Islamic Awareness Week events continued despite the letter, which included detailed descriptions of Muslim prayers that take place on the Hall building’s seventh floor.
“Even though they had a lot of errors in what they said, and a lot of exaggeration, […] it’s either a student or someone who shows up to Concordia,” Abuhamed said.
The MSA went on with Islamic Awareness Week because its members knew the support from the Concordia community was greater than the hatred.
Posters explaining different facets of Islam were set up in the EV building, including information about women and the environment from an Islamic perspective. The association served samosas, cotton candy, and Krispy Kreme donuts. MSA also set up chairs in case people walking by wanted to ask its members any questions.
“We have a simple conversation just to build those connections and build those bonds,” Abuhamed said.
The letter intended to terrorize and incite fear had the opposite effect on the MSA—its members felt a sense of motivation, according to Abuhamed. The misinterpretations in the letter were a perfect example of exactly what the MSA was trying to stop.
“The reason why people hate one another is because they don’t have enough knowledge, they haven’t had an interaction with that person.” – Nevin Hoque, president of MSA Dawson
After Wednesday, Abuhamed said many more people showed up to Islamic Awareness Week in the EV building. The interactions were deeper, he said, and people wanted to know not only about the threats, but about Islam itself.
“For such misconceptions to happen, for one to be able to tell between what’s the truth and what’s not the truth [about Islam], they need to have facts, and that was the whole purpose of Islamic Awareness Week,” Abuhamed said.
Conversation and communication are crucial to MSA. Abuhamed said the threat wouldn’t have happened had the problems been brought to the association first.

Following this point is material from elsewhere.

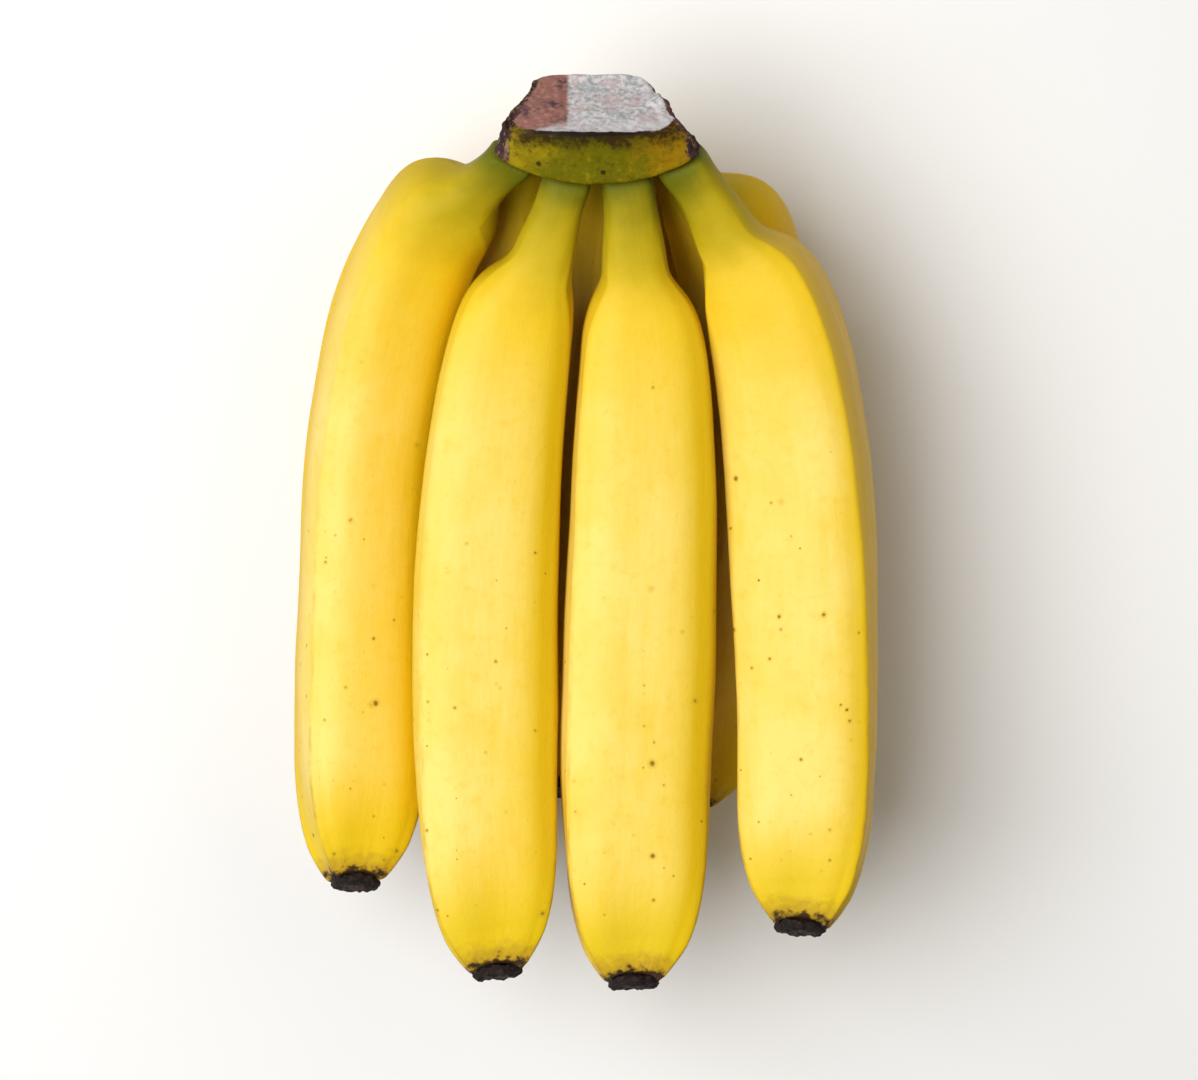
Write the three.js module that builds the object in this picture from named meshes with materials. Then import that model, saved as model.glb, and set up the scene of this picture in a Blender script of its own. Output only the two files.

“No one came up to us to tell us, ‘We’re uncomfortable with you,’” he said. “Because if they did, we would have given them the time to discuss those concerns and we would have come up with a halfway point where everyone is satisfied.”
In December, a similar Islamophobic instance took place at Dawson College during their Muslim Students Association’s Islamic Awareness Day. After a Journal de Montreal article was published featuring a photo of MSA Dawson member Samar Eldabaa wearing a hijab, she was subject to online harassment.
The college also received about a dozen online complaints—their main issue was that Dawson’s MSA offered students the chance to try on the hijab. A CBC article showed the cyber crimes could have been connected to far-right group La Meute, who organized in front of Montreal City Hall on Saturday, in protest of a motion condemning islamophobia.
“La Meute did not instruct its members to make complaints to [Dawson] College,” Sylvain Malkan, spokesperson for La Meute wrote in a message in December. “It is possible that some members of La Meute did it by personal initiative and that is their right.”
Malkan added that the group wants Muslim associations to “present to us all side of Islam” when awareness events take place. “As they do not, La Meute will take care of it.”
MSA Dawson’s President Nevin Hoque said that similarly to Concordia’s MSA, more people have been approaching his association to ask questions since these events took place.
“Because of these Islamophobic events, it’s gaining more awareness about our religion and we’re able to voice out the real story about Islam,” he said.
Since the harassment, Dawson’s association has been continuing to organize events—like women’s week, which begins on Wednesday, March 8. The MSA has been collaborating with other clubs, and have their own Islamic Awareness Week coming up.
Hoque said the best way to end these racist and Islamophobic instances is to be open and collaborate with other people.
“The reason why people hate one another is because they don’t have enough knowledge, they haven’t had an interaction with that person,” he said, adding that seeking knowledge is an important way to combat stereotypes.
Both MSAs have the goal of building bridges with other communities.
Homa Hoodfar, an anthropologist at Concordia, and expert on Muslim women’s status in the West, said the problem is, in the context of globalization, that we tend to focus on differences rather than commonalities, in an interview in response to the events at Dawson.
In this multicultural society, she added, it’s important that to realize that some things are harmless to the public, like a woman wearing a hijab.
“You might not like the sight of women wearing the veil or the Sikh wearing their turban, [or] the sight of people wearing 25 earrings,” Hoodfar said. “But tough luck, it’s not interfering with my life and it’s not interfering with the way they want to live.”
She added that these disagreements do not mean we shouldn’t respect each others’ choices.
“I think the problem with the far right is that they dwell on differences because of their political stance, because they want everyone to be like them. If they didn’t have immigrants, they would go after [others]” she said.
Despite these events—and because of them—the MSA Concordia will continue building connections and bonds to keep all people united, Abuhamed said.
“We’re here to stop [this] from happening again, because the more people know the truth, the less the chance is that people have such misconceptions that will lead to such violence.”